4. Method (100) according to any of the preceding claims, wherein the post-process (124) comprises the step of validating (119) the second trajectory (32) by comparing a first quality parameter (82) of the second trajectory (32) with a defined second quality parameter (84) and if the first quality parameter (82) fulfils the second quality parameter (84), proceed with step of comparing (106).

5. Method (100) according to claim 4, wherein the second quality parameter (84) defines at least one criterion relating to a property of the at least one robot device (10, 20).

6. Method (100) according to any of the preceding claims 1 to 3, wherein the postprocess (124) comprises the step of optimizing (106) the second trajectory (32) by using it as an initial solution for the optimal motion planner (60) to generate an optimized second trajectory (34).

7. Method (100) according to any of the preceding claims, wherein the at least one query parameter (36) comprises a start and a target information for the at least one robot device (10, 20).

8. Method (100) according to any of the preceding claims, wherein the first learningbased motion planner (50) and the second learning-based motion planner (51) comprises an artificial neuronal network.

9. Method (100) according to any of the preceding claims, wherein the first learningbased motion planner (50) is pre-trained in a pre-training process (122) by performing (108) the background process (111) at least partly offline.

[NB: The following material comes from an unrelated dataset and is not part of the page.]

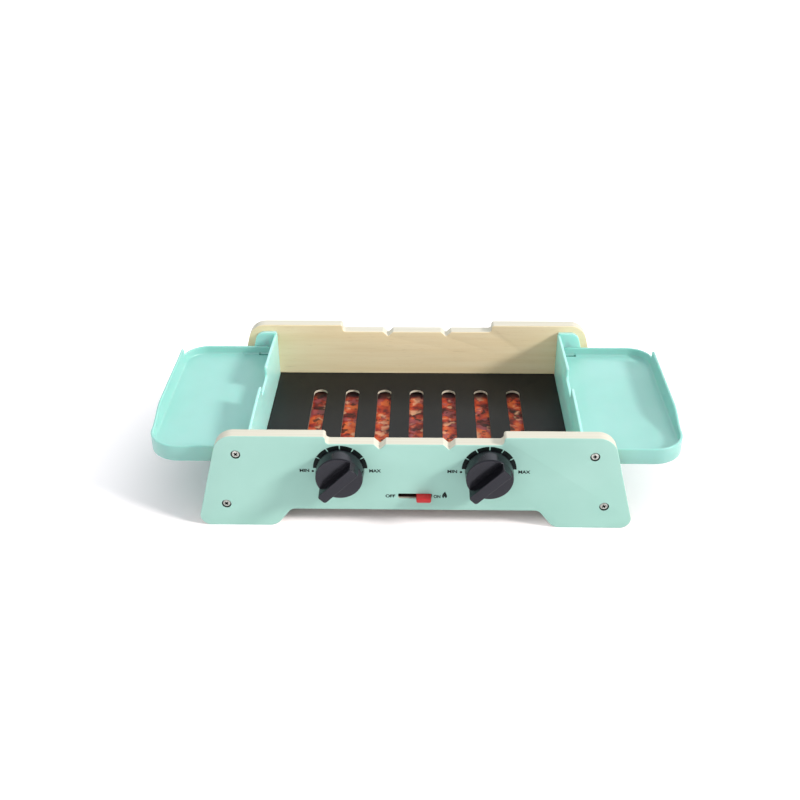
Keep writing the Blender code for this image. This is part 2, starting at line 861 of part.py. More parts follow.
def make_right_tray():
    height = grip_top + overrun - tray_bottom
    tray = outline_solid("right_tray", [tray_plan(0, tray_inner_x)], height,
                         plane_xy(tray_bottom + height / 2), parts, mint_plastic)
    length = tray_outer_x - tray_inner_x + 2 * overrun
    combine(tray, outline_solid("tray_side_view", [tray_silhouette()], length,
                                plane_yz((tray_inner_x + tray_outer_x) / 2), cutters), "INTERSECT")
    # The inner end is rounded, so that it clears the wall as the tray folds up.
    span = tray_rear_y - tray_front_y + 2 * overrun
    for name, z, upward in (("upper", tray_rim, 1), ("lower", tray_bottom, -1)):
        cut(tray, outline_solid(f"tray_{name}_end", [end_rounding(z, upward)], span, plane_xz(middle_y),
                                cutters))
    basin_height = grip_top - tray_floor + 2 * overrun
    basin = outline_solid("tray_basin", [tray_plan(tray_wall, tray_inner_x - overrun)], basin_height,
                          plane_xy(tray_floor + basin_height / 2), cutters)
    under_top = tray_floor - tray_floor_thickness
    under_height = under_top - tray_bottom + overrun
    under = outline_solid("tray_underside", [tray_plan(tray_wall, tray_inner_x + tray_wall)], under_height,
                          plane_xy(under_top - under_height / 2), cutters)
    cut(tray, basin, under)
    rib_front = tray_front_y + tray_wall / 2
    rib_rear = tray_rear_y - tray_wall / 2
    slit_end_x = tray_inner_x + slit_length
    for index in range(1, tray_bays):
        x = tray_inner_x + tray_length * index / tray_bays
        join(tray, box(f"tray_rib_{index}", (x, rib_front, tray_bottom + seat_gap),
                       (x + tray_rib_thickness, rib_rear, under_top + fuse_overlap), cutters))
    for name, face, outward in (("front", tray_front_y, -1), ("rear", tray_rear_y, 1)):
        root = face - outward * fuse_overlap
        shoulder = face + outward * (pin_length - pin_tip)
        end = face + outward * pin_length
        pin = rod(name + "_tray_pin", (tray_hinge_x, root, tray_hinge_z),
                  (tray_hinge_x, shoulder, tray_hinge_z), pin_radius, pin_radius, small_sides, cutters)
        tip = rod(name + "_tray_pin_tip", (tray_hinge_x, shoulder - outward * seat_gap, tray_hinge_z),
                  (tray_hinge_x, end, tray_hinge_z), pin_radius, pin_radius - pin_tip, small_sides, cutters)
        join(tray, pin, tip)
        # A slit frees the end of the side wall, so that its pin can spring into the bracket.
        near = face - outward * (tray_wall + slit_inset)
        far = near - outward * slit_width
        low_y, high_y = sorted((near, far))
        top = tray_floor + overrun
        slit = box(name + "_tray_slit", (tray_inner_x - overrun, low_y, tray_bottom - overrun),
                   (slit_end_x, high_y, top), cutters)
        hook_low, hook_high = sorted((far, face - outward * tray_wall))
        hook = box(name + "_tray_slit_end", (slit_end_x - slit_width, hook_low, tray_bottom - overrun),
                   (slit_end_x + seat_gap, hook_high, top), cutters)
        cut(tray, slit, hook)
    return tray


# Screws in the panels

def make_panel_screws():
    seat = head_bore_depth - seat_gap
    reach = panel_thickness - seat + seat_gap + flange_thickness - pilot_floor - seat_gap
    mesh = screw_mesh("panel_screw", screw_head_radius, screw_head_height, screw_head_crown,
                      screw_shank_radius, reach, True)
    for name, face, inward in (("front", front_y, 1), ("rear", rear_y, -1)):
        for index, (x, z) in enumerate(screw_places()):
            spot = Matrix.Translation((x, face + inward * seat, z))
            turn = Matrix.Rotation(inward * math.pi / 2, 4, "X")
            settle(f"{name}_screw_{index + 1}", mesh, spot @ turn, parts)


def make_switch_screws():
    head_seat = card_bottom - seat_gap - tongue_thickness - seat_gap
    reach = tongue_thickness + 2 * seat_gap + switch_shank_reach
    mesh = screw_mesh("switch_screw", switch_head_radius, switch_head_height, switch_head_crown,
                      switch_shank_radius, reach, False)
    items = []
    for name, (x, y) in zip(("left", "right"), switch_screw_places()):
        spot = Matrix.Translation((x, y, head_seat)) @ Matrix.Rotation(math.pi, 4, "X")
        items.append(settle("switch_screw_" + name, mesh, spot, parts))
    return items


make_front_panel()
make_panel("rear_panel", rear_y, -1)
right_bracket = make_right_bracket()
mirrored_copy("left_bracket", right_bracket)
make_plate()
card = make_card()
slider = make_slider()
slide_empty = axis_empty("switch_slide_start", ((button_left + button_right) / 2, front_y, slot_bottom))
hang_on(slide_empty, card, slider, *make_switch_screws())
make_knobs()
right_tray = make_right_tray()
left_tray = mirrored_copy("left_tray", right_tray)
hang_on(axis_empty("right_tray_axis", (tray_hinge_x, middle_y, tray_hinge_z)), right_tray)
hang_on(axis_empty("left_tray_axis", (-tray_hinge_x, middle_y, tray_hinge_z)), left_tray)
make_panel_screws()
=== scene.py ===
# Looks of the toy barbecue grill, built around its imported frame.
from math import asin, ceil, cos, pi, radians, sin, sqrt, tan

import bmesh
import bpy
from mathutils import Matrix, Vector


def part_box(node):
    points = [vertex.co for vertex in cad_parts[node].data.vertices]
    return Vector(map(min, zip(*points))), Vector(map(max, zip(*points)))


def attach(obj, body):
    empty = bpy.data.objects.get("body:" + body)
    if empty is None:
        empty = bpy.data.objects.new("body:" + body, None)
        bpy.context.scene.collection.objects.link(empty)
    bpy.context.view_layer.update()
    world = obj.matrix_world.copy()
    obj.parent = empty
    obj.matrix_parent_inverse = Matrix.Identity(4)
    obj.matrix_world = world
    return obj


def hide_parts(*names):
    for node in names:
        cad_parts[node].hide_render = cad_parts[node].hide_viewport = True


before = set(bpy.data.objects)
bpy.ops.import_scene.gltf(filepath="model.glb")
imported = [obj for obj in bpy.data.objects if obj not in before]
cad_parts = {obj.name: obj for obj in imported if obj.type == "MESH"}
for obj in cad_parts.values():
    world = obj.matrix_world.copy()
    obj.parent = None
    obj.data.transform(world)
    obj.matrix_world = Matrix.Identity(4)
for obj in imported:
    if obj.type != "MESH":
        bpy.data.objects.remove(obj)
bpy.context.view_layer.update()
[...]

10. Method (100) according to any of the preceding claims comprising a step (120) of transfer learning, wherein the optimized second trajectory (34) is used as a starting point for training a second robot device (20).

11. A computer comprising a processor configured to perform the method of any preceding claims 1 to 10.

12. A computer program product comprising instructions which, when the computer program is executed by a processor of a computer, causes the computer to perform the method of any of claims 1 to 10.

13. Machine-readable data medium and / or download product containing the computer programm according to claim 12.